Every so often there’s a push for a revival among this or that Christian denomination or a call to “ministry work” in foreign lands. This is a curious phenomenon. However well intentioned the push is initially, it invariably devolves into little more than a point of pride and a numbers game that eventually devolves even further into a cash grab. The churches then pride themselves on how much more money they’ve been raking in since their alleged revival or expanded ministry or how many more butts-on-seats they have, as if these things are clear evidence of the Spirit moving in their congregation. Eventually, the so-called revival peters out and the denomination returns to its previous state of spiritual life-support.
This is not how Jesus’ ministry proceeded. Whomever Jesus called, he called in Spirit and in Truth, and those who responded were aware they were embarking on a life-long commitment. There is no need for a revival where there is a life-long commitment. There is no reason for pride. This is not a numbers game or a source of cash flow. This is walking the Way of God, carrying our cross, as Jesus walked the Way during his earthly years, carrying his cross. There is nothing radical about followers of Jesus actually following Jesus’ example of how to live. How else can you be a follower of Jesus other than to do as he did, which is what he taught us to do?

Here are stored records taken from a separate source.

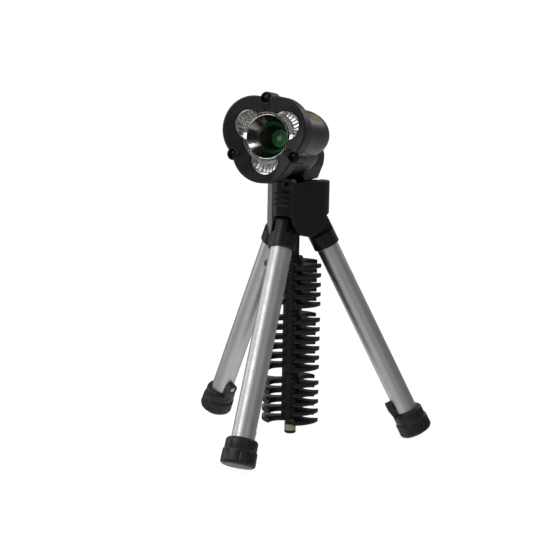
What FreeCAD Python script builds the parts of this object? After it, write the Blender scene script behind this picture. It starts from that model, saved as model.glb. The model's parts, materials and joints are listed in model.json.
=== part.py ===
import FreeCAD, Part
import math
import os
import re
import Sketcher

# A pocket torch that stands on its own folding tripod. The ribbed core round the post between the legs
# completes the handle when they are folded. Millimetres, +Z up, Z = 0 is the surface that the feet stand on.
# X = 0 is the plane of symmetry, and the torch looks along -Y, over the front leg. The origin is the middle
# of the footprint, so the tripod's own axis stands at Y = axis_back.

SIZES = {
    # legs: leg_length runs from the pivot's level to the foot's bottom, along the leg
    "axis_back": 18.34, "splay": 27.0, "pivot_ring": 11.1, "leg_offset": 2.5, "leg_length": 135.5,
    "tube_radius": 6.35, "tube_bore": 5.55, "tube_seat": 4.2,
    "knuckle_radius": 7.55, "knuckle_top": 5.0, "knuckle_drop": 12.6, "knuckle_round": 3.0,
    "knuckle_half": 3.45, "knuckle_neck": 4.2, "pin_radius": 1.25, "pin_reach": 8.9, "pin_clearance": 0.05,
    "foot_radius": 9.7, "foot_collar": 8.9, "foot_height": 15.0, "foot_step": 8.6, "foot_floor": 4.0,
    "foot_round": 2.0, "foot_flat": 0.35, "foot_seam": 0.6, "lug_radius": 3.3, "lug_level": 20.4,
    "lug_root": 12.0, "lug_reach": 9.85, "stud_radius": 1.5, "stud_depth": 1.6,
    # hub
    "hub_face": 14.25, "hub_corner": 8.9, "hub_top": 150.0, "hub_bottom": 119.4, "slot_top": 131.6,
    "slot_half": 3.75, "slot_floor": 4.9, "hinge_radius": 4.5, "hinge_gap": 0.5, "tongue_half": 3.5,
    "side_gap": 0.25, "ear_reach": 9.6, "cheek_radius": 12.8, "cheek_inside": 8.0,
    "grip_low": 137.8, "grip_pitch": 3.1, "grip_radius": 0.75, "grip_half": 4.5,
    "lock_side": 3.2, "lock_level": 149.9, "lock_radius": 3.2, "lock_inner": 14.0, "lock_outer": 19.9,
    "lock_hole": 1.2, "lock_depth": 2.0,
    # centre post and the ribbed core round it
    "post_radius": 3.2, "post_low": 9.2, "post_top": 139.6,
    "tip_radius": 3.35, "tip_low": 3.7, "band_low": 5.6, "tip_bevel": 0.4,
    "rib_radius": 16.6, "core_radius": 5.4, "rib_low": 11.9, "rib_thick": 2.4,
    "rib_pitch": 5.48, "tier_gap": 6.7, "bay_ring": 13.1, "bay_radius": 7.5,
    # torch head, along its own optical axis, measured back from a plane just ahead of its front ring
    "head_ahead": 47.7, "head_height": 177.2, "head_tilt": 6.0,
    "bezel_ring": 7.2, "bezel_lobe": 17.8, "bezel_front": 0.2, "bezel_back": 9.5,
    "boss_ring": 20.3, "boss_radius": 3.4, "boss_front": 1.6, "boss_back": 12.0, "lug_end": 14.0,
    "screw_radius": 1.5, "screw_head": 2.5, "screw_depth": 3.4, "screw_sink": 2.1, "drive_half": 0.35,
    "drive_depth": 0.7, "window_ring": 12.3, "window_lobe": 7.8, "window_eye": 13.2, "window_depth": 4.6,
    "window_land": 0.8, "lens_edge": 0.8, "lens_thick": 1.0, "edge_gap": 0.1,
    "dish_ring": 10.4, "dish_lobe": 12.4, "dish_eye": 15.5,
    "rim_depth": 5.8, "plate_thick": 1.2, "bowl_radius": 11.5, "bowl_depth": 17.6, "bowl_wall": 0.7,
    "lamp_hole": 5.0, "lamp_half": 1.35, "lamp_thick": 0.9, "slug_thick": 0.5,
    "barrel_ring": 6.9, "barrel_lobe": 13.4, "barrel_wall": 1.5, "dome_start": 40.2, "dome_length": 27.0,
    "board_front": 24.4, "board_thick": 1.2, "board_radius": 11.0, "contact_radius": 2.6, "contact_rise": 1.0,
    "cell_ring": 7.0, "cell_radius": 5.9, "cell_length": 30.2, "cell_front": 26.4,
    "rear_board": 57.4, "rear_lobe": 7.4, "switch_radius": 3.0, "switch_back": 60.4, "stem_radius": 1.4,
    "stem_length": 1.0, "stem_sink": 0.5, "button_radius": 4.2, "button_back": 65.6, "button_travel": 1.3,
    "button_gap": 0.05, "button_bevel": 0.8,
    "label_turn": 43.0, "label_half": 2.8, "label_front": 28.5, "label_length": 14.0, "label_thick": 0.5,
    # neck
    "neck_half": 10.0, "neck_foot": 8.0, "neck_gap": 0.4, "neck_round": 2.5,
}
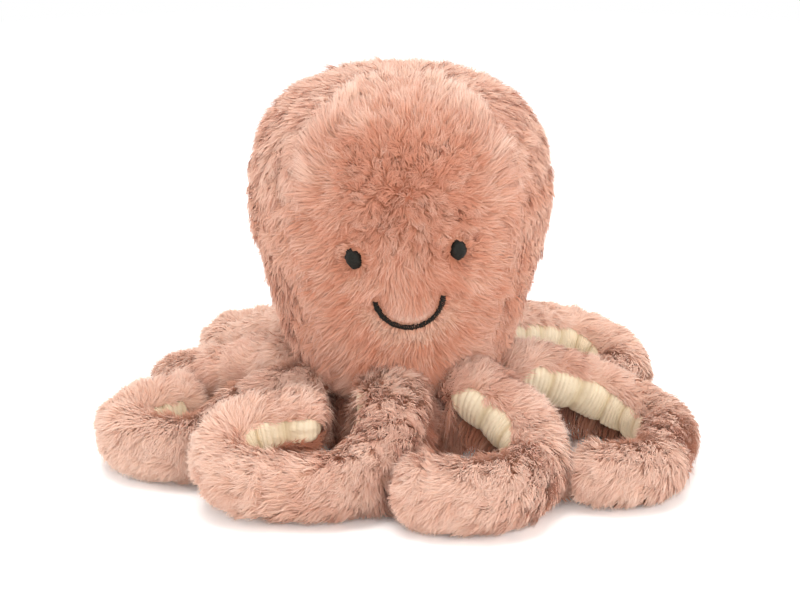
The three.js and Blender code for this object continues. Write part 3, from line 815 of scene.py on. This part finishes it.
class Arm:
    """One arm's sizes and its route, from its row of the plans. Only the front one shows an open tip."""

    def __init__(self, place):
        self.place = place
        self.open_tip = place == "front"
        self.shown_from, self.root_tone, self.tone = arm_looks[place]
        azimuth, aim, self.root_height, self.fall, self.tip_lift = arm_plans[place][:5]
        self.root_half_width, self.half_width, self.half_height = arm_plans[place][5:8]
        self.route = arm_plans[place][8:]
        self.azimuth = math.radians(azimuth)
        self.heading = self.azimuth - math.pi / 2 + math.radians(aim)
        self.length = sum(run + bend * math.radians(abs(turn)) for run, bend, turn in self.route)

    def middle(self, distance):
        """The middle line: runs and bends in plan, while it falls to the table and may lift at the tip."""
        distance = np.asarray(distance, float)
        left = np.maximum(distance, 0)
        heading, x, y = np.zeros_like(left), np.zeros_like(left), np.zeros_like(left)
        for run, bend, turn in self.route:
            straight = np.minimum(left, run)
            x, y = x + straight * np.cos(heading), y + straight * np.sin(heading)
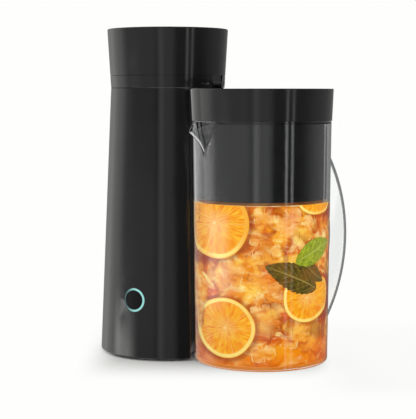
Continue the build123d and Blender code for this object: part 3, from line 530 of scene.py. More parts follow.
# %% Textured black
def black_matte(graph):
    """Dark grey tint and bump from one fine grain."""
    grain, tint = graph.grained(2600.0, "#161617", "#222223", 3.0, 0.6)
    return graph.principled(Base_Color=tint, Roughness=0.55,
                            Normal=graph.bump(grain, 0.35, 0.0002))


dress("black_matte", black_matte)

# %% [markdown]
# ## Smoked basket
#
# The brew basket hangs inside the clear pitcher and is seen through its wall. It is a darker
# and smoother plastic than the tower's, so that the bands of the studio stay crisp on it.

# %% Smoked plastic
def smoke_plastic(graph):
    """Black tint that drifts, low roughness, and a faint bump."""
    drift, tint = graph.grained(40.0, "#0D0D0E", "#131315")
    roughness = drift.smooth(0.4, 0.7, 0.08, 0.12)
    dents = graph.noise(graph.coordinates(), 120.0, 1.0)
    return graph.principled(Base_Color=tint, Roughness=roughness, IOR=1.5,
                            Normal=graph.bump(dents, 0.03, 0.0003))


dress("smoke_plastic", smoke_plastic)

# %% [markdown]
# ## Clear pitcher
#
# The pitcher is clear plastic with a real wall, so it refracts, and its rims are painted grey
# where the view grazes them, as painted shade for the darker surroundings such a wall shows.
# Layer Weight gives that painted shade. Light on its way to the drink passes a plain
# transparent shader, because light bent twice by a thin wall arrives as noise.

# %% Clear plastic
def clear_plastic(graph):
    """Clear, with a pale tint painted grey at grazing angles as shade; open to shadow and diffuse
    rays.
    """
    haze, tint = graph.grained(26.0, "#F6F8F8", "#FAFBFB", 3.0)
    facing = graph.out("ShaderNodeLayerWeight", inputs={"Blend": 0.5}, output=1)
    # Painted shade: the tint turns grey at grazing angles, for the darker surroundings a grazing
    # clear wall shows.
    tint = graph.mix(facing.smooth(0.62, 0.95), tint, "#7E8486")
    body = graph.principled(Base_Color=tint, Roughness=haze.smooth(0.45, 0.8, 0.0, 0.03),
                            IOR=1.46, Transmission_Weight=1.0)
    open_way = graph.out("ShaderNodeBsdfTransparent", inputs={"Color": "#F6F7F7"})
    lighting = graph.ray("Is Shadow Ray").math("MAXIMUM", graph.ray("Is Diffuse Ray"))
    return graph.shader_mix(lighting, body, open_way)


dress("clear_plastic", clear_plastic)

# %% [markdown]
# ## Handle
#
# The handle is a broad clear strap bent into a bow. Its flat sides show the backdrop, and its
# two narrow edges read as one grey line of painted shade, for the darker surroundings that a
# thick clear edge bends into view. The surface's own direction tells the edges from the flat
# sides.

# %% Clear strap with grey edges
HANDLE_TURN = math.radians(61.0)     # compass direction in which the bow stands out


def handle_plastic(graph):
    """Clear plastic, mixed to a grey of painted shade where the surface looks along the strap's
    width.
    """
    x, y, z = graph.parts(graph.coordinates("Normal"))
    sideways = x * math.sin(HANDLE_TURN) - y * math.cos(HANDLE_TURN)
    edge = sideways.math("ABSOLUTE").smooth(0.80, 0.96)
    # Painted shade: an opaque grey on the strap's edges, in place of what a clear edge refracts.
    haze, tint = graph.grained(60.0, "#7D8183", "#8B8F91")
    grey = graph.principled(Base_Color=tint, Roughness=0.18, IOR=1.46)
    return graph.shader_mix(edge * 0.97, clear_plastic(graph), grey)


dress_pieces(handle_plastic, "pitcher_handle")

# %% [markdown]
# ## Water tank
#
# The tank under the cap is natural polypropylene: milky, soft in gloss, and a little glowing
# within. A small subsurface weight gives the milkiness, and a cloud of noise keeps it uneven.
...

It is not radical to follow the path that Jesus forged for us; it’s imperative for us to follow that path, as there’s no other Way to get Home. Following Jesus doesn’t make us radicals; it makes us followers of Jesus.
But let the world and the worldly Christians call us what they will. Let them choose whatever path they want to choose. Their choice is between them and God. As for us, we preach far more by our example than by words that will only be combatted, however well intentioned we mean them. Our example (that is, our witness) is unique to each of us, as God guides us.
When I was first born-again, I used to attend mass at Catholic churches twice a day. Whenever I entered a church building, I would remove my shoes, as I believed the ground I stood on was holy ground, being God’s House. One day, as I was making my way to a pew, a man called me over and asked me why I take off my shoes. I told him I took them off because I was on holy ground. He said I shouldn’t take off my shoes, because it was an odd thing to do, and we shouldn’t do odd things as a witness, as it would turn people off and drive them away. At the time, I had no response to his concerns (I’d only been born-again for a couple of months and didn’t want to disrespect an elder), but I continued to take off my shoes for three and a half more years until God finally sprang me from Catholicism. My last act, in leaving the Catholic church, was to put my shoes on while I was still in the pew and walk the length of the church with them on, and then out the door forever.
I can only imagine what that man who was offended by me taking off my shoes would have said if he’d seen Isaiah walking around naked for three years.
My witness and my words are not radical in God’s eyes. That’s all that matters to me.
That’s all that should matter to any of us.